Q3 GDP numbers flatter the markets on the upside…

The Q3 GDP numbers announced by the Central Statistical Organization (CSO) on Feb 28th was surely a pleasant surprise. The general belief was that the demonetization exercise would have dented the edge of growth. In fact, some economists had even predicted Q3 GDP growth as low as 5.8%. It, therefore, came as a big surprise when the Q3 GDP came in at 7% and the full year projection came in at 7.1%. Here are the key takeaways from the GDP announcement for the third quarter as well as the second revised estimates of GDP for the full year.

Key Takeaways from the GDP announcement by the CSO…

  • The most optimistic estimates for Q3 GDP were placed at around 6.5% while the most pessimistic estimates went as low as 5.5%. The Q3 GDP at 7% is gratifying principally because many of the customer facing sectors like automobiles, two-wheelers, FMCG, consumer finance and consumer durables had all faced weak demand and dwindling footfalls. It is in this light that the GDP for Q3 at 7% becomes all the more relevant. What it indicates is that the apprehensions around demonetization were largely exaggerated.
  • The previous estimates for full year GDP that was put out in December did not consider the impact of demonetization. What the revised data reveals is two positive hints. Firstly, the actual impact of demonetization on growth has not been too much as aggressive government spending and a revival in agriculture compensated for the demonetization impact. Secondly, the remonetization that started from January is likely to have a salutary impact on GDP and the fourth quarter GDP growth could go as high as 7.4-7.5%.

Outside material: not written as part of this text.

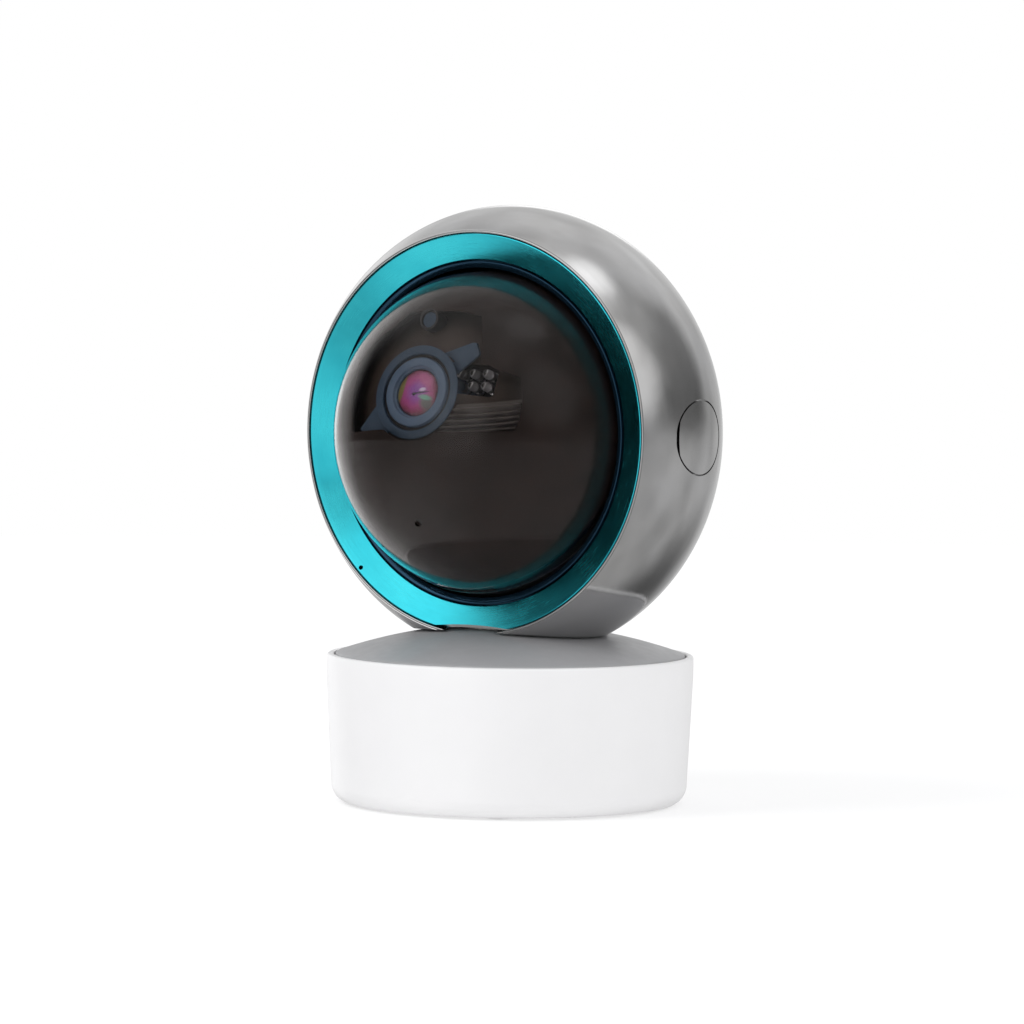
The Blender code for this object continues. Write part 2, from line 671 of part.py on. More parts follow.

  • Within the GDP constituents, it was agriculture that was a major positive surprise. For the full year 2016-17, agriculture is likely to grow at 4.4% compared to a mere 0.8% in the previous fiscal. Of course, the credit largely goes to normal monsoons after 2 successive years of drought. However, it must be said that the government has addressed the issue of supply-side bottlenecks quite effectively which is evident from the low levels of food inflation. There was some disappointment in the Rabi sowing due to disappointment but that was more than compensated by the estimated 10% improvement in the production of food grains for the full year.
  • The manufacturing space continues to be a drag on the overall GDP. For the full year, the manufacturing growth is likely to be lower by nearly 300 basis points compared to the previous year. But there is a major divergence within the manufacturing space. While the large cap organised manufacturing has managed to grow quite satisfactorily, it is the SME manufacturing that has registered negative growth of -0.5%. This segment is critical because of the huge externalities that it has on the employment and job creation in the economy. The big takeaway here is that when the revival happens, it can happen without additional investment as the manufacturing sector is already operating at less than 70% capacity utilization.

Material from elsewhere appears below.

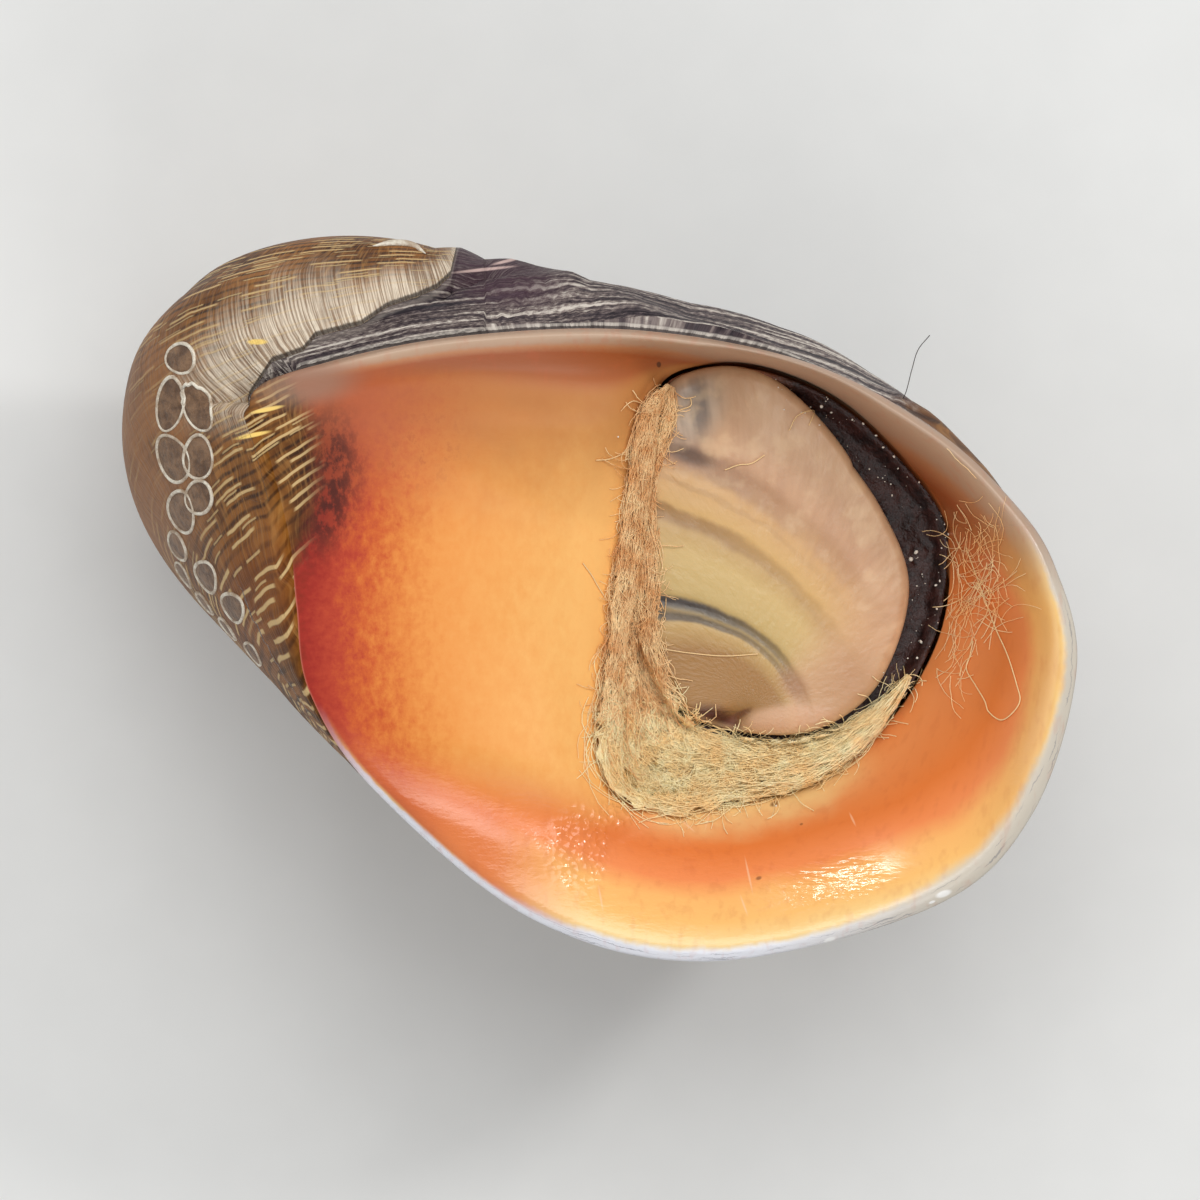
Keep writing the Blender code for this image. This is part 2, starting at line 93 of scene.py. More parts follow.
SPIRAL_POLE = np.array((-5.60, 10.17, -5.67))
SPIRAL_AXIS = np.array((0.157, 1.0, -0.365)) / np.linalg.norm((0.157, 1.0, -0.365))
WHORL_EXPANSION = 7.5
TURNS = 2.25
OLDER_FROM = math.radians(165.0)
SHOULDER = 2.15
SHOULDER_CENTRE = 1.8
SHOULDER_REACH = 13.7
SHOULDER_TURN = math.radians(15.8)
UPPER_CHORD = ((-10.5, 6.2), (13.2, 2.2))
BASE_TOP = 6.0
DOME_MIDDLE = np.array((0.5, 0.25, 0.0))
DOME_TURN = math.radians(-25.0)
DOME_HALF = np.array((13.8, 8.75, 16.2))
DOME_BLEND = 0.6
DOME_TOP = np.array((0.0, 0.0, -0.4))
DOME_TOP_NORMAL = np.array((-0.3, 0.0, 1.0)) / np.linalg.norm((-0.3, 0.0, 1.0))
DOME_TOP_ROUND = 2.5
SHELL_CENTRE = np.array((0.0, 0.0, -6.5))
LIP_OUTLINE = (
    (14.45, -2.1), (13.8, 1.0), (12.5, 3.0), (10.1, 5.2), (6.3, 7.2), (1.1, 8.18),
    (-4.2, 8.0), (-8.3, 7.2), (-10.55, 6.25), (-10.0, 4.3), (-9.4, 1.8), (-9.2, -0.2),
    (-8.8, -2.8), (-6.8, -5.8), (-2.0, -9.7), (3.4, -10.95), (10.1, -9.3), (13.1, -6.5),
)
LIP_INSERTION = 8
LIP_BEFORE = 14.0
PATTERN_AXIS = np.array((0.0, 1.0, -0.26)) / np.linalg.norm((0.0, 1.0, -0.26))
MOUTH_OUTLINE = (
    (10.65, 1.0), (10.35, 2.9), (7.8, 5.7), (5.4, 6.95), (3.3, 7.15), (1.75, 6.4),
    (1.3, 3.6), (0.9, 0.8), (0.5, -1.6), (0.4, -4.0), (0.8, -5.9), (3.2, -6.05),
    (6.2, -5.5), (8.6, -3.9), (10.2, -1.4),
)
MOUTH_CENTRE = np.array((4.85, 0.3))

# The operculum and its growth lines, which run from the left edge round to the nucleus
OPERCULUM_OUTLINE = (
    (9.4, 0.3), (8.6, 2.7), (6.9, 5.0), (5.2, 6.5), (3.6, 6.8), (2.2, 6.2),
    (1.95, 4.6), (1.5, 2.2), (1.3, 0.8), (1.75, -1.6), (2.6, -3.4), (4.6, -4.05),
    (6.7, -3.9), (8.5, -2.5),
)
OPERCULUM_CENTRE = np.array((5.3, 1.2))
OPERCULUM_LEFT = 1.3
OPERCULUM_HEIGHT_LEFT = -3.25
OPERCULUM_SLOPE = -0.13
OPERCULUM_THICKNESS = 0.6
NUCLEUS = np.array((4.48, -3.39))

FOOT_DEPTH = 2.2

EGG_CASES = (
    (-12.75, 7.33, 0.85, 0.91, 0), (-13.05, 5.94, 0.82, 1.63, -5), (-12.22, 5.85, 0.82, 1.57, 3),
    (-12.97, 4.28, 0.9, 1.5, 22), (-12.19, 4.32, 0.88, 1.33, 0), (-12.72, 2.67, 0.9, 1.3, 10),
    (-12.19, 3.1, 0.8, 1.0, 0), (-12.85, 1.63, 0.8, 0.95, 10), (-11.97, 0.7, 0.94, 1.03, 0),
    (-12.68, 0.78, 0.7, 0.9, 10), (-11.15, -0.24, 0.95, 0.95, 0), (-12.03, -0.09, 0.8, 0.8, 15),
    (-11.33, -0.86, 0.8, 0.8, 15), (-10.55, -1.63, 0.76, 0.8, 20),
)

# An egg case seen edge on at the very top
TOP_ARC = ((-6.9, 10.72), (-6.3, 10.8), (-5.7, 10.74), (-5.3, 10.5))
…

  • The services sector presents a starkly contrasting picture. Typically, services that are driven by government spending have done extremely well. It needs to be remembered that services account for over 60% of the GDP followed by manufacturing and agriculture. Also the services sector is extremely quick to transmit wealth effects and inflation across the economy. Public services like gas supply and electricity have growth smartly as these are largely driven by government spending. Similarly, services like public administration and defence have shown very strong growth during the year. Effectively, wherever there is government drive involved, those particular services have done extremely well.

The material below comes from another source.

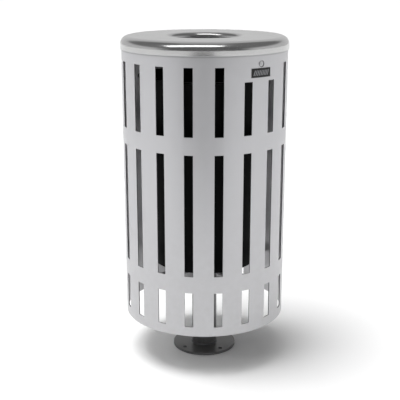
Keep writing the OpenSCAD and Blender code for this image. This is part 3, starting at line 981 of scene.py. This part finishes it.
@dataclass(frozen=True)
class Softbox:
    """A rectangular soft lamp.

    Attributes:
        name: The lamp's name.
        size: Its width across the view and its depth along it, in metres.
        place: Metres to the camera's right, away from the camera, and up, from the middle of the bin's foot.
        glow: Its radiance, where the white floor has about 1.
    """

    name: str
    size: tuple[float, float]
    place: tuple[float, float, float]
    glow: float

    def hang(self, heading: Matrix) -> None:
        """Makes the lamp and points it at the bin.

        Args:
            heading: Turns the camera's directions into the scene's.
        """
        data = bpy.data.lights.new(self.name, "AREA")
        data.shape = "RECTANGLE"
        data.size, data.size_y = self.size
        data.energy = self.glow * pi * self.size[0] * self.size[1]
        lamp = linked(self.name, data)
        lamp.location = heading @ Vector(self.place)
        away = Vector(self.place) - Vector((0.0, 0.0, AIM_HEIGHT))
        across = SIDEWAYS - away * (away.x / away.length_squared)
        across.normalize()
        back = away.normalized()
        axes = Matrix((across, back.cross(across), back)).transposed()
        lamp.rotation_euler = (heading @ axes).to_euler()


@dataclass
class Studio:
    """Floor, soft light and camera.

    Attributes:
        heading: Turn of the camera round the bin from straight in front of the lock, in degrees.
        camera_place: The camera before it is turned to its heading, in mm.
        camera_pitch: How far the camera looks down, in degrees.
        lens: Focal length on a sensor SENSOR_MM wide, in mm.
        wall: Radiance of the studio's walls near the floor, and of the whole wall across from the camera.
        upper_wall: Radiance of the other walls higher up.
        ceiling: Radiance of its ceiling.
        dark_side: Radiance of the unlit side behind the camera.
        flag_glow: Radiance of the grey cloth on the camera's side of the floor.
        flag_place: Middle of the cloth: to the camera's right, away from the camera, and up, in metres.
        flag_half: Half its width across the view and half its depth, in metres.
        wall_rise: Sines of the elevations between which the lower walls turn into the upper ones.
        ceiling_rise: Sines of the elevations between which the walls turn into the ceiling.
        far_turn: Cosines of the angles off straight ahead between which the side walls brighten.
        dark_turn: Cosines of the angles off straight back between which the surround darkens.
        backdrop: Radiance of the plain pale ground behind the floor, which the metal doesn't reflect.
        lamps: The softboxes, which show in the metal.
        skylight: Irradiance of the wide light from above, which evens out the floor.
        skylight_spread: How wide that light looks, in degrees.
        skylight_place: Where it comes from: to the camera's right, away from the camera, and up.
    """

    heading: float = -39.2
    camera_place: tuple[float, float, float] = (-13.5, -2482.8, 1157.3)
    camera_pitch: float = 15.515
    lens: float = 76.53
    wall: float = 0.68
    upper_wall: float = 0.21
    ceiling: float = 0.3
    dark_side: float = 0.15
    flag_glow: float = 0.3
    flag_place: tuple[float, float, float] = (-0.3, -7.6, 0.004)
    flag_half: tuple[float, float] = (1.9, 5.3)
    wall_rise: tuple[float, float] = (0.28, 0.42)
    ceiling_rise: tuple[float, float] = (0.92, 0.97)
    far_turn: tuple[float, float] = (0.72, 0.9)
    dark_turn: tuple[float, float] = (0.25, 0.7)
    backdrop: float = 1.0
    lamps: tuple[Softbox, ...] = (Softbox("overhead", (4.6, 1.1), (-0.85, -1.9, 4.5), 3.6),)
    skylight: float = 2.5
    skylight_spread: float = 32.0
    skylight_place: tuple[float, float, float] = (-0.28, 0.0, 1.0)

    def build(self) -> None:
        """Makes the camera, the floor, the surround and the lamps."""
        self._camera()
        self._floor()
        self._flag()
        self._surround()
        self._skylight()
        for lamp in self.lamps:
            lamp.hang(self.turned)
        bpy.context.scene.view_settings.view_transform = "Standard"

    @property
    def turned(self) -> Matrix:
        """Turns the camera's directions into the scene's."""
        return Matrix.Rotation(radians(self.heading), 3, "Z")

    def _camera(self) -> None:
        """Sets the camera at its heading."""
        data = bpy.data.cameras.new("camera")
        data.lens = self.lens
        data.sensor_width = SENSOR_MM
        camera = linked("camera", data)
        camera.location = self.turned @ (Vector(self.camera_place) * MM)
        camera.rotation_euler = Euler((radians(90 - self.camera_pitch), 0.0, radians(self.heading)))
        bpy.context.scene.camera = camera

    @staticmethod
    def _sheet(name: str, matrix: Matrix, settings: dict) -> Object:
        """Makes a flat staged sheet of the studio.

        Args:
            name: Its name.
            matrix: Takes a square from -1 to 1 to its place.
            settings: What its shader is set to.

        Returns:
            The sheet.
        """
        mesh = bmesh.new()
        bmesh.ops.create_grid(mesh, x_segments=1, y_segments=1, size=1.0, matrix=matrix)
        data = bpy.data.meshes.new(name)
        mesh.to_mesh(data)
        mesh.free()
        material = bpy.data.materials.new(name + "_finish")
        tree = emptied_tree(material)
        shader = add_node(tree, "ShaderNodeBsdfPrincipled", settings)
        add_node(tree, "ShaderNodeOutputMaterial", {}, {"Surface": shader.outputs["BSDF"]})
        data.materials.append(material)
        sheet = linked(name, data)
        return sheet

    def _floor(self) -> None:
        """Makes the plain pale floor."""
        self._sheet("floor", Matrix.Diagonal((FLOOR_HALF, FLOOR_HALF, 1.0, 1.0)),
                    {"Base Color": linear("FAFAFA"), "Roughness": 0.9, "Specular IOR Level": 0.1})

    def _flag(self) -> None:
        """Lays the grey cloth that only reflections show, on the camera's side of the floor."""
        place = (self.turned.to_4x4() @ Matrix.Translation(self.flag_place)
                 @ Matrix.Diagonal((*self.flag_half, 1.0, 1.0)))
        flag = self._sheet("flag", place, {"Base Color": (0.0, 0.0, 0.0, 1.0), "Roughness": 1.0,
                                           "Specular IOR Level": 0.0, "Emission Color": WHITE,
                                           "Emission Strength": self.flag_glow})
        flag.visible_camera = flag.visible_diffuse = flag.visible_shadow = flag.visible_transmission = False

    def _skylight(self) -> None:
        """Adds the wide light from above, which leaves no highlight in the metal."""
        data = bpy.data.lights.new("skylight", "SUN")
        data.energy = self.skylight
        data.angle = radians(self.skylight_spread)
        lamp = linked("skylight", data)
        lamp.rotation_euler = (self.turned @ Vector(self.skylight_place)).to_track_quat("Z", "Y").to_euler()
        lamp.visible_glossy = False

    @staticmethod
    def _blend(tree: NodeTree, by: NodeSocket, between: tuple[float, float],
               low: "float | NodeSocket", high: "float | NodeSocket") -> NodeSocket:
        """Blends two radiances.

        Args:
            tree: The node tree.
            by: What decides.
            between: Its values where the blend starts and ends.
            low: The radiance up to the first value.
            high: The radiance from the second value on.

        Returns:
            The blended radiance.
        """
        part = add_node(tree, "ShaderNodeMapRange",
                        {"interpolation_type": "SMOOTHSTEP", "From Min": between[0], "From Max": between[1]},
                        {"Value": by})
        ends = {NUMBER_A: low, NUMBER_B: high}
        fixed = {key: end for key, end in ends.items() if isinstance(end, float)}
        fed = {key: end for key, end in ends.items() if not isinstance(end, float)}
        return add_node(tree, "ShaderNodeMix", {"data_type": "FLOAT", **fixed},
                        {0: part.outputs["Result"], **fed}).outputs[NUMBER_OUT]

    def _surround(self) -> None:
        """Makes the surround: pale walls, a dimmer ceiling and a dark side behind the camera.

        The camera itself sees only the plain backdrop; the rest is for light and reflections.
        """
        world = bpy.data.worlds.new("studio")
        bpy.context.scene.world = world
        tree = emptied_tree(world)
        towards = add_node(tree, "ShaderNodeTexCoord").outputs["Generated"]
        height = add_node(tree, "ShaderNodeSeparateXYZ", {}, {"Vector": towards}).outputs["Z"]
        rise = add_node(tree, "ShaderNodeMath", {"operation": "ARCSINE"}, {0: height}).outputs[0]
        flat = add_node(tree, "ShaderNodeMath", {"operation": "COSINE"}, {0: rise}).outputs[0]
        ahead, back = (
            add_node(tree, "ShaderNodeVectorMath",
                     {"operation": "DOT_PRODUCT", 1: self.turned @ Vector((0, way, 0))},
                     {0: towards}).outputs["Value"] for way in (1, -1))
        across = add_node(tree, "ShaderNodeMath", {"operation": "DIVIDE"}, {0: ahead, 1: flat}).outputs[0]
        side = self._blend(tree, across, self.far_turn, self.upper_wall, self.wall)
        walls = self._blend(tree, height, self.wall_rise, self.wall, side)
        upper = self._blend(tree, height, self.ceiling_rise, walls, self.ceiling)
        glow = self._blend(tree, back, self.dark_turn, upper, self.dark_side)
        seen = add_node(tree, "ShaderNodeLightPath").outputs["Is Camera Ray"]
        shown = self._blend(tree, seen, (0.0, 1.0), glow, self.backdrop)
        light = add_node(tree, "ShaderNodeBackground", {"Color": WHITE}, {"Strength": shown})
        add_node(tree, "ShaderNodeOutputWorld", {}, {"Surface": light.outputs["Background"]})


# ---- building ----------------------------------------------------------------------------------------


def main() -> None:
    """Builds the studio and every sub-assembly."""
    Studio().build()
    for assembly in (Pedestal(), SlottedBody(), TopFittings(), Lid(), Lock(), NamePlate(), Liner()):
        assembly.build()
        LOG.info("%s built", type(assembly).__name__)


if __name__ == "__main__":
    main()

  • However, within the services space, many private sector driven services have disappointed in the year. For example, construction is likely to remain flat. This sector is crucial to the economy due to its strong multiplier impact on the economy. Similarly key services that are driven by private consumptions like trade, hotels, insurance, professional services etc reported lower growth compared to last year.
  • That brings us to the critical question; what does this augur for the RBI rate stance. To be fair to the RBI, the stance has already been shifted from accommodative to neutral. That leaves the door open on both sides for the Monetary Policy Committee (MPC) to tweak rates. But how will GDP estimates impact the RBI rate stance. When the MPC cut rates in October by 25 basis points the idea was to give a thrust to growth. However, two things have now become evident. Firstly, the demonetization has resulted in better transmission and substantially lower cost of credit in the economy. Secondly, the impact of demonetization has not been so negative and hence the RBI will not have to cut rates purely to spur growth. Its focus will be more o non-food inflation and the rate stance of the US Fed.

In short, the Q3 GDP has come as a pleasant surprise for the markets. To an extent, it will dissipate the worries over demonetization. How well the economy bounces back in the fourth quarter and in subsequent quarters will be the acid test for Indian GDP growth!